* **Task goal**: The listing must be reproduced in full, exactly as it stands.

»»

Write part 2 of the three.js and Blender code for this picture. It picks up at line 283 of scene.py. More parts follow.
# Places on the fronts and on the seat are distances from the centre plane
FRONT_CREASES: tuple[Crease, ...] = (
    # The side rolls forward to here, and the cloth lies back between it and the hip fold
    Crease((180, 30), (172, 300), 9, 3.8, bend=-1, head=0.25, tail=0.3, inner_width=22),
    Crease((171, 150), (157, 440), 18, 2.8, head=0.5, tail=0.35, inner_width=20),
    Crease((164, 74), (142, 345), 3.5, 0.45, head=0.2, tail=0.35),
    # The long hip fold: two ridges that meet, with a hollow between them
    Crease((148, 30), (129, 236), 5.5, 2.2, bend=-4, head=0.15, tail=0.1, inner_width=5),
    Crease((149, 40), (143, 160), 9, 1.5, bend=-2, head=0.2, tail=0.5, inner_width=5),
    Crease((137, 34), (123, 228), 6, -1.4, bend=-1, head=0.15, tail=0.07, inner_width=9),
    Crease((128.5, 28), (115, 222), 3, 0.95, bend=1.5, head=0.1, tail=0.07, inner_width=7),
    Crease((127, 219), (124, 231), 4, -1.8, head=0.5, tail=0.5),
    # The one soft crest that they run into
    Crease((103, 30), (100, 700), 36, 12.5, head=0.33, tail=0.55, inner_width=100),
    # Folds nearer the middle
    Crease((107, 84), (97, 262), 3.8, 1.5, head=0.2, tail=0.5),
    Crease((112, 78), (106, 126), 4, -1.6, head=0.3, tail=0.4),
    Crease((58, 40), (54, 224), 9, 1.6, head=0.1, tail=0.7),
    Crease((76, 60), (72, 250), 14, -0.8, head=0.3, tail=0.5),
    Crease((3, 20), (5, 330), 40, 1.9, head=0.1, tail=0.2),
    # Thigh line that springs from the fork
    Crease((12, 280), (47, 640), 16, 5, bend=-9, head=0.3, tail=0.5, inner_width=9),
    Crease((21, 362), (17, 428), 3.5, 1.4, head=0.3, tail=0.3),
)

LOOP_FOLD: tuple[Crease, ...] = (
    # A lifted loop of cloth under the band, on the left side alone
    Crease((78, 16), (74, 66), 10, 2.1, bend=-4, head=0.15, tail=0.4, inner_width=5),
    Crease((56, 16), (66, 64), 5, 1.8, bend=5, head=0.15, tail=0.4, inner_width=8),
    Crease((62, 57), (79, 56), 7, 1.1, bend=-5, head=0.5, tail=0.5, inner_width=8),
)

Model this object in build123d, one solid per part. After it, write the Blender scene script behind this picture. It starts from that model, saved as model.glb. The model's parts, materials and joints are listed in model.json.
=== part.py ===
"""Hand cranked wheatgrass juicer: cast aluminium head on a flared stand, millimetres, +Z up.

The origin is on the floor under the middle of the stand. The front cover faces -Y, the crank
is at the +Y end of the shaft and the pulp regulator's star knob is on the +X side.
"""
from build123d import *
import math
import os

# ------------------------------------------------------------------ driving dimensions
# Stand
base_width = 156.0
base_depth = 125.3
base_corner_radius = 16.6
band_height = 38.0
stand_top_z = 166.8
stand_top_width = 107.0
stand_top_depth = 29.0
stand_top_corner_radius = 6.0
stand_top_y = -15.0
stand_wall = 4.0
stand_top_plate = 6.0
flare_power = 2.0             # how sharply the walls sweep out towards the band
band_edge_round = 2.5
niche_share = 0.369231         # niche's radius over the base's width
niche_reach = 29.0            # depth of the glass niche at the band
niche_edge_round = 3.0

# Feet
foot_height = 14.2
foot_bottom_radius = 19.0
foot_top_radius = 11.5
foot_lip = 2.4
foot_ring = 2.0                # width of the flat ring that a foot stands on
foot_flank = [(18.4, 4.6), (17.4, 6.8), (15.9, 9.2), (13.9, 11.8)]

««

* **Answer for this exercise**:
Write part 2 of the three.js and Blender code for this picture. It picks up at line 283 of scene.py. More parts follow.
# Places on the fronts and on the seat are distances from the centre plane
FRONT_CREASES: tuple[Crease, ...] = (
    # The side rolls forward to here, and the cloth lies back between it and the hip fold
    Crease((180, 30), (172, 300), 9, 3.8, bend=-1, head=0.25, tail=0.3, inner_width=22),
    Crease((171, 150), (157, 440), 18, 2.8, head=0.5, tail=0.35, inner_width=20),
    Crease((164, 74), (142, 345), 3.5, 0.45, head=0.2, tail=0.35),
    # The long hip fold: two ridges that meet, with a hollow between them
    Crease((148, 30), (129, 236), 5.5, 2.2, bend=-4, head=0.15, tail=0.1, inner_width=5),
    Crease((149, 40), (143, 160), 9, 1.5, bend=-2, head=0.2, tail=0.5, inner_width=5),
    Crease((137, 34), (123, 228), 6, -1.4, bend=-1, head=0.15, tail=0.07, inner_width=9),
    Crease((128.5, 28), (115, 222), 3, 0.95, bend=1.5, head=0.1, tail=0.07, inner_width=7),
    Crease((127, 219), (124, 231), 4, -1.8, head=0.5, tail=0.5),
    # The one soft crest that they run into
    Crease((103, 30), (100, 700), 36, 12.5, head=0.33, tail=0.55, inner_width=100),
    # Folds nearer the middle
    Crease((107, 84), (97, 262), 3.8, 1.5, head=0.2, tail=0.5),
    Crease((112, 78), (106, 126), 4, -1.6, head=0.3, tail=0.4),
    Crease((58, 40), (54, 224), 9, 1.6, head=0.1, tail=0.7),
    Crease((76, 60), (72, 250), 14, -0.8, head=0.3, tail=0.5),
    Crease((3, 20), (5, 330), 40, 1.9, head=0.1, tail=0.2),
    # Thigh line that springs from the fork
    Crease((12, 280), (47, 640), 16, 5, bend=-9, head=0.3, tail=0.5, inner_width=9),
    Crease((21, 362), (17, 428), 3.5, 1.4, head=0.3, tail=0.3),
)

LOOP_FOLD: tuple[Crease, ...] = (
    # A lifted loop of cloth under the band, on the left side alone
    Crease((78, 16), (74, 66), 10, 2.1, bend=-4, head=0.15, tail=0.4, inner_width=5),
    Crease((56, 16), (66, 64), 5, 1.8, bend=5, head=0.15, tail=0.4, inner_width=8),
    Crease((62, 57), (79, 56), 7, 1.1, bend=-5, head=0.5, tail=0.5, inner_width=8),
)

Model this object in build123d, one solid per part. After it, write the Blender scene script behind this picture. It starts from that model, saved as model.glb. The model's parts, materials and joints are listed in model.json.
=== part.py ===
"""Hand cranked wheatgrass juicer: cast aluminium head on a flared stand, millimetres, +Z up.

The origin is on the floor under the middle of the stand. The front cover faces -Y, the crank
is at the +Y end of the shaft and the pulp regulator's star knob is on the +X side.
"""
from build123d import *
import math
import os

# ------------------------------------------------------------------ driving dimensions
# Stand
base_width = 156.0
base_depth = 125.3
base_corner_radius = 16.6
band_height = 38.0
stand_top_z = 166.8
stand_top_width = 107.0
stand_top_depth = 29.0
stand_top_corner_radius = 6.0
stand_top_y = -15.0
stand_wall = 4.0
stand_top_plate = 6.0
flare_power = 2.0             # how sharply the walls sweep out towards the band
band_edge_round = 2.5
niche_share = 0.369231         # niche's radius over the base's width
niche_reach = 29.0            # depth of the glass niche at the band
niche_edge_round = 3.0

# Feet
foot_height = 14.2
foot_bottom_radius = 19.0
foot_top_radius = 11.5
foot_lip = 2.4
foot_ring = 2.0                # width of the flat ring that a foot stands on
foot_flank = [(18.4, 4.6), (17.4, 6.8), (15.9, 9.2), (13.9, 11.8)]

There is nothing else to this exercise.